В марте 1924 года, давая интервью газете «Эхо», Аверченко еще был уверен, что перед ним — «необозримый океан» жизни и творчества с «миллионами путей», по которому ему предстоит плыть, «поворачивая свою ладью» туда, куда ему захочется. Конечным пунктом назначения он видел для себя — возвращение в Россию.
Но судьба распорядилась по-иному. Через год его не стало.
Аркадий Аверченко скончался в марте 1925 года в одной из пражских городских больниц. Его похоронили на Ольшанском кладбище, возле еще не достроенной в то время церкви Успения Богородицы. Провожала своего любимца в последний путь вся пражская колония русских эмигрантов. Говорят, он завещал перевезти свое тело в Россию.

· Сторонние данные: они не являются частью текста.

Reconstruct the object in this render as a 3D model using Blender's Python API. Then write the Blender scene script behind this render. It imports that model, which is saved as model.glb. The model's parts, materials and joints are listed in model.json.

В некрологе на смерть Аверченко Надежда Александровна Тэффи — прозаик, поэт, драматург, давнишний друг и соратник Аркадия Тимофеевича по работе в «Сатириконе» и «Новом Сатириконе» (постоянный автор с первого номера в 1908 году до закрытия журнала в 1918 году), — писала: «Многие считали Аверченко русским Твеном. Некоторые в свое время предсказывали ему путь Чехова. Но он не Твен и не Чехов. Он русский чистокровный юморист, без надрывов и смеха сквозь слезы. Место его в русской литературе свое собственное, я бы сказала — единственного русского юмориста.

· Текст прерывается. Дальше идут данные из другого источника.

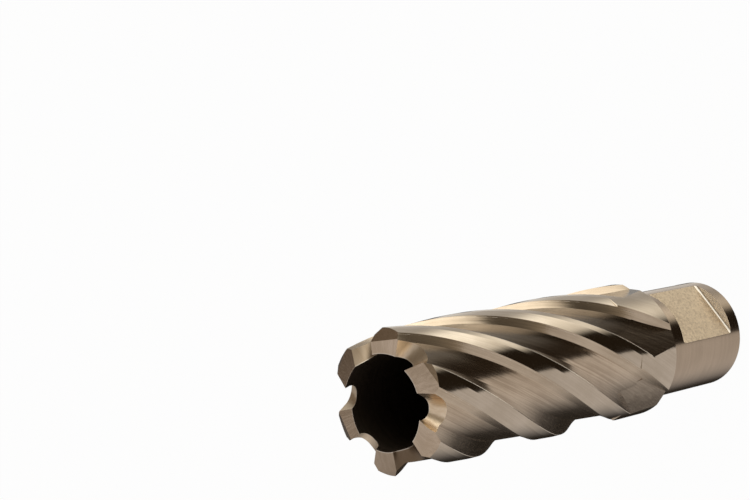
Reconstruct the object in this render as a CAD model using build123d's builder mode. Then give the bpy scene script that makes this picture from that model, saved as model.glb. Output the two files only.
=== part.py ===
from build123d import *
from build123d.topology import SkipClean
import os
from math import cos, radians, sin, tan

os.makedirs("parts", exist_ok=True)

# Annular cutter, all lengths in mm, angles in degrees.
# The axis is Z. The shank end face lies at z = 0 and the teeth point up.
# The first set-screw flat faces +X, the second one faces +Y.

# shank with its two set-screw flats
shank_d = 19.05
shank_len = 22.55
shank_end_chamfer = 0.5
flat_depth = 1.83
flat_start = 3.24
flat_len = 14.8
flat_fillet = 0.5
pilot_d = 6.35
pilot_chamfer = 0.6

# fluted body
body_d = 23.42
tip_z = 85.6
shoulder_chamfer = 1.0
core_d = 15.43
core_land = 9.0
core_relief = 0.25
core_floor_z = 28.0
core_floor_chamfer = 1.0

# right-hand helical flutes, angles as at z = 0 and growing up the helix
tooth_count = 6
lead = 128.75
rake_edge = -4.0
margin_edge = -10.3
heel_edge = -23.5
heel_drop = 0.26
slope_foot = -28.5
slope_foot_depth = 1.35
rake_foot = -53.0
rake_foot_depth = 1.86
rake_lean = 2.0
relief_start_z = 33.5

# rising floor where the grinding wheel left each flute
runout_azimuth = 48.1
runout_angle = 4.5
runout_depth = 0.8
runout_side_low = 2.1
runout_side_z = 30.6
runout_side_slope = 3.0

# gullets between the teeth
gullet_azimuth = -50.0
gullet_fall = 29.0
gullet_depth = 2.1
gullet_heel_angle = 58.0
gullet_heel_foot = 1.95
gullet_rake_angle = 18.0
gullet_rake_offset = 1.0
gullet_rake_splay = 23.0
gullet_rake_round = 0.56
gullet_heel_round = 0.3

# ground facets at the tooth tips, in two kinds that alternate
tooth_azimuth = -4.6
ridge_r = 9.7
ridge_outer_fall = 33.0
ridge_inner_fall = 6.0
ridge_back_fall = 7.5
slant_rise = 0.4
slant_fall = 15.7
slant_back_fall = 8.0
slant_edge_r = 10.9
slant_edge_fall = 33.0

# sizes that follow from the ones above
shank_r = shank_d / 2
body_r = body_d / 2
core_r = core_d / 2
pilot_r = pilot_d / 2
grip_bottom = flat_start + flat_fillet
grip_top = flat_start + flat_len - flat_fillet
pitch_angle = 360 / tooth_count
heel_r = body_r - heel_drop
slope_foot_r = body_r - slope_foot_depth
rake_foot_r = body_r - rake_foot_depth
blank_top = tip_z + 2.5 * slant_rise
grind_len = body_r * sin(radians(2 * pitch_angle / 3))
grind_lead = 0.3 * grind_len
grind_width = 1.2 * body_r
overrun = 2.0
flute_bottom = shank_len - overrun
flute_top = tip_z + overrun


def polar(radius, angle):
    return (radius * cos(radians(angle)), radius * sin(radians(angle)))


def twist(z):
    return 360 * z / lead


def radial_plane(distance):
    return Plane(origin=(distance, 0, tip_z), x_dir=(0, 1, 0), z_dir=(1, 0, 0))


def facet_plane(radius, height, fall, back_fall):
    normal = (tan(radians(fall)), -tan(radians(back_fall)), 1)
    return Plane(origin=(radius, 0, height), x_dir=(0, 1, 0), z_dir=normal)


# metal milled away over a set-screw flat, with a small radius along both ends
with BuildPart() as flat:
    with BuildSketch(Plane.YZ.offset(shank_r - flat_depth)):
        with Locations((0, flat_start + flat_len / 2)):
            Rectangle(2 * shank_r, flat_len)
    extrude(amount=2 * flat_depth)
    fillet(flat.edges().filter_by(Axis.Y).group_by(Axis.X)[0], flat_fillet)

# one flute: its full section swept along the helix, less the metal left under the rising floor
turn = twist(flute_bottom)
heel_out_angle = heel_edge + 1.6 * (heel_edge - slope_foot)
heel_out_r = heel_r + 1.6 * (heel_r - slope_foot_r)
runout_dir = (cos(radians(runout_azimuth)), sin(radians(runout_azimuth)))
runout_normal = (
    runout_dir[0] * cos(radians(runout_angle)),
    runout_dir[1] * cos(radians(runout_angle)),
    sin(radians(runout_angle)),
)
runout_r = body_r - runout_depth
runout_plane = Plane(
    origin=(runout_r * runout_dir[0], runout_r * runout_dir[1], shank_len),
    x_dir=(-runout_dir[1], runout_dir[0], 0),
    z_dir=runout_normal,
)
side_y = (runout_side_z - shank_len) / cos(radians(runout_angle))
side_reach = 10.0
with BuildPart() as flute:
    with BuildLine() as flute_axis:
        Line((0, 0, flute_bottom), (0, 0, flute_top))
    with BuildLine() as flute_guide:
        Helix(pitch=lead, height=flute_top - flute_bottom, radius=body_r, center=(0, 0, flute_bottom))
    with BuildSketch(Plane.XY.offset(flute_bottom)) as flute_section:
        with BuildLine():
            heel_out = polar(heel_out_r, turn + heel_out_angle)
            foot = polar(slope_foot_r, turn + slope_foot)
            floor_mid = polar((slope_foot_r + rake_foot_r) / 2, turn + (slope_foot + rake_foot) / 2)
            rake_low = polar(rake_foot_r, turn + rake_foot)
            rake_top = polar(body_r, turn + rake_edge - pitch_angle)
            rake_out = polar(body_r + overrun / 2, turn + rake_edge - pitch_angle - rake_lean)
            Line(heel_out, foot)
            ThreePointArc(foot, floor_mid, rake_low)
            ThreePointArc(rake_low, rake_top, rake_out)
            Polyline(rake_out, polar(body_r + 2 * overrun, turn + (slope_foot + rake_foot) / 2), heel_out)
        make_face()
    sweep(path=flute_axis.edges()[0], binormal=flute_guide.edges()[0])
    with BuildSketch(runout_plane):
        with BuildLine():
            Polyline(
                (runout_side_low + side_reach / runout_side_slope, side_y - side_reach),
                (runout_side_low - 3 * side_reach / runout_side_slope, side_y + 3 * side_reach),
                (-2 * body_r, side_y + 3 * side_reach),
                (-2 * body_r, side_y - 2 * side_reach),
                (runout_side_low + side_reach / runout_side_slope, side_y - 2 * side_reach),
                close=True,
            )
        make_face()
    extrude(amount=-2 * body_r, mode=Mode.SUBTRACT)

# clearance ground on each land behind its margin
relief_turn = twist(relief_start_z)
with BuildPart() as relief:
    with BuildLine() as relief_axis:
        Line((0, 0, relief_start_z), (0, 0, flute_top))
    with BuildLine() as relief_guide:
        Helix(pitch=lead, height=flute_top - relief_start_z, radius=body_r, center=(0, 0, relief_start_z))
    with BuildSketch(Plane.XY.offset(relief_start_z)):
        with BuildLine():
            crest = []
            for share in (-0.4, 0.5, 1.35):
                crest_angle = margin_edge + share * (heel_edge - margin_edge)
                crest.append(polar(body_r - share * heel_drop, relief_turn + crest_angle))
            ThreePointArc(*crest)
            Polyline(
                crest[2],
                polar(body_r + overrun, relief_turn + crest_angle),
                polar(body_r + overrun, relief_turn + margin_edge - 0.4 * (heel_edge - margin_edge)),
                crest[0],
            )
        make_face()
    sweep(path=relief_axis.edges()[0], binormal=relief_guide.edges()[0])

# one gullet, built over +X: it widens and deepens outward
with BuildPart() as gullet:
    for reach in (core_r - 1.7, body_r + 1.3):
        out = reach - core_r
        root = -gullet_depth - out * tan(radians(gullet_fall))
        rise = overrun - root
        rake_line = -gullet_rake_offset - out * tan(radians(gullet_rake_splay))
        rake_low_u = rake_line + root * tan(radians(gullet_rake_angle))
        rake_high_u = rake_line + overrun * tan(radians(gullet_rake_angle))
        heel_high_u = gullet_heel_foot + rise / tan(radians(gullet_heel_angle))
        with BuildSketch(radial_plane(reach)) as gullet_section:
            with BuildLine():
                Polyline(
                    (heel_high_u, overrun),
                    (gullet_heel_foot, root),
                    (rake_low_u, root),
                    (rake_high_u, overrun),
                    close=True,
                )
            make_face()
            corners = gullet_section.vertices().sort_by(Axis.Y)[0:2].sort_by(Axis.X)
            floor = gullet_heel_foot - rake_low_u
            fillet(corners[0], gullet_rake_round * floor * tan(radians(45 - gullet_rake_angle / 2)))
            corners = gullet_section.vertices().group_by(Axis.Y)[0].sort_by(Axis.X)
            fillet(corners[-1], gullet_heel_round * floor / tan(radians(gullet_heel_angle / 2)))
    loft(ruled=True)

# metal ground off one tooth of each kind, built with its cutting edge over +X
with BuildPart() as ridge_grind:
    for fall in (ridge_outer_fall, -ridge_inner_fall):
        with BuildSketch(facet_plane(ridge_r, tip_z, fall, ridge_back_fall)):
            with Locations((grind_lead - grind_len / 2, 0)):
                Rectangle(grind_len, grind_width)
        extrude(amount=grind_len / 2)
with BuildPart() as slant_grind:
    slant_edge_z = tip_z + slant_rise - (slant_edge_r - core_r) * tan(radians(slant_fall))
    for edge_r, edge_z, fall in (
        (core_r, tip_z + slant_rise, slant_fall),
        (slant_edge_r, slant_edge_z, slant_edge_fall),
    ):
        with BuildSketch(facet_plane(edge_r, edge_z, fall, slant_back_fall)):
            with Locations((grind_lead - grind_len / 2, 0)):
                Rectangle(grind_len, grind_width)
        extrude(amount=grind_len / 2)

# the cutter: a turned blank, then bored, flatted, fluted, gashed and ground.
# The shank's end collar, its gripping length and the land behind it stay separate faces.
with SkipClean(), BuildPart() as cutter:
    with BuildSketch():
        Circle(shank_r)
    extrude(amount=grip_bottom)
    chamfer(cutter.edges().group_by(Axis.Z)[0], shank_end_chamfer)
    with BuildSketch(Plane.XY.offset(grip_bottom)):
        Circle(shank_r)
    extrude(amount=grip_top - grip_bottom)
    with BuildSketch(Plane.XZ):
        with BuildLine():
            Polyline(
                (0, grip_top),
                (shank_r, grip_top),
                (shank_r, shank_len),
                (body_r - shoulder_chamfer, shank_len),
                (body_r, shank_len + shoulder_chamfer),
                (body_r, blank_top),
                (0, blank_top),
                close=True,
            )
        make_face()
    revolve(axis=Axis.Z)
    with BuildSketch(Plane.XZ):
        with BuildLine():
            Polyline(
                (0, core_floor_z),
                (core_r + core_relief - core_floor_chamfer, core_floor_z),
                (core_r + core_relief, core_floor_z + core_floor_chamfer),
                (core_r + core_relief, tip_z - core_land - core_relief),
                (core_r, tip_z - core_land),
                (core_r, blank_top + overrun),
                (0, blank_top + overrun),
                close=True,
            )
        make_face()
    revolve(axis=Axis.Z, mode=Mode.SUBTRACT)
    with BuildSketch(Plane.XZ):
        with BuildLine():
            Polyline(
                (0, -overrun),
                (pilot_r + pilot_chamfer + overrun, -overrun),
                (pilot_r, pilot_chamfer),
                (pilot_r, core_floor_z + overrun),
                (0, core_floor_z + overrun),
                close=True,
            )
        make_face()
    revolve(axis=Axis.Z, mode=Mode.SUBTRACT)
    with PolarLocations(0, 2, angular_range=180):
        add(flat.part, mode=Mode.SUBTRACT)
    with PolarLocations(0, tooth_count):
        add(flute.part, mode=Mode.SUBTRACT)
    with PolarLocations(0, tooth_count):
        add(relief.part, mode=Mode.SUBTRACT)
    with PolarLocations(0, tooth_count, start_angle=gullet_azimuth):
        add(gullet.part, mode=Mode.SUBTRACT)
    with PolarLocations(0, tooth_count // 2, start_angle=tooth_azimuth):
        add(slant_grind.part, mode=Mode.SUBTRACT)
    with PolarLocations(0, tooth_count // 2, start_angle=tooth_azimuth + pitch_angle):
        add(ridge_grind.part, mode=Mode.SUBTRACT)

cutter.part.label = "cutter"
export_step(cutter.part, "parts/cutter.step")
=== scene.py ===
"""A ground annular cutter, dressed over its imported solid.

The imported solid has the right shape, so the piece that is shown keeps its faces and gives each one the finish
of the cut that made it: turned, milled or ground along the helix. A face whose formula is known also gets its
exact normals. Those of the rake walls, the gullets and the ends of the flutes are then blended a little, for
the shading alone, so that the cuts run together as on a ground tool. Lengths are in metres and angles in
radians, unless a name or a comment says otherwise.
"""

from __future__ import annotations

import logging
import math
from dataclasses import dataclass, field, replace
from enum import Enum
from typing import Any, Mapping, Optional, Sequence, Union

import bpy
import numpy as np
from mathutils import Matrix, Vector
from numpy.typing import NDArray

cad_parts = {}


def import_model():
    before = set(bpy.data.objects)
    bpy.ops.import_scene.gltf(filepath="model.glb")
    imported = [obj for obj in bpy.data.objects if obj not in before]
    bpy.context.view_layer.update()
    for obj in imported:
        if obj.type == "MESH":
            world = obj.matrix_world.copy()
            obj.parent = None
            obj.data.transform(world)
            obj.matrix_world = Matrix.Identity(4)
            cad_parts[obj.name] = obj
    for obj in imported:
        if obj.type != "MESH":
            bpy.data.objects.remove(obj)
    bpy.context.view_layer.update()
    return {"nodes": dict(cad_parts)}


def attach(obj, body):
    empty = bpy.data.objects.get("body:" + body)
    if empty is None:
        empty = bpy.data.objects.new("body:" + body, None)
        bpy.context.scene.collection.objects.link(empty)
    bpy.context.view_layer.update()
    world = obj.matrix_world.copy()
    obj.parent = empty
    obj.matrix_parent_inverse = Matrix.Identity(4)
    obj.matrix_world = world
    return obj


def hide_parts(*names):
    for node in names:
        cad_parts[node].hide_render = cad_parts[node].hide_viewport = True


LOG = logging.getLogger("cutter")
MM = 0.001

Array = NDArray[np.float64]
Colour = tuple[float, float, float]
Triple = tuple[float, float, float]
Span = tuple[float, float]


class Lay(Enum):
    """The way that the tool marks of a finish run."""

    HELICAL = "along the flutes"
    TURNED = "round the axis"
    RADIAL = "outward from the axis"
    MATTE = "no direction"


# ---------------------------------------------------------------- shader maths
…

Место, оставленное им, наверное, долгие годы будет пустым. Разучились мы смеяться, а новые, идущие на смену, еще не научились…»
По утверждениям некоторых исследователей, после своего переезда в Прагу Аверченко хотел встретиться с чешским писателем Ярославом Гашеком. Наверное, им было о чем поговорить. Ведь они очень импонировали друг другу и своим творчеством, и отношением к действительности, и поразительным чувством юмора, и блестящими литературными способностями.
Доподлинно неизвестно, состоялась ли их земная встреча, но то, что после смерти в начале 20-х годов прошлого века двух великих талантливых юмористов и в Чехии, и в России стало меньше поводов для веселья, — это неоспоримо.
Константин Бальмонт «всех влюбил…»
Совершенно особняком в ряду известных русских поэтов и писателей, соприкоснувшихся с Прагой во времена «Русской акции», стоит фигура поэта, переводчика, эссеиста Константина Дмитриевича Бальмонта (1867–1942).
Выходец из зажиточной семьи владимирских купцов, исключенный из юридического факультета Московского университета за участие в студенческих беспорядках, Бальмонт в конце XIX — начале XX века заявил о себе в России талантливыми стихотворениями, которые были высоко оценены критиками. Его поэзия заняла достойное место в ряду корифеев символизма.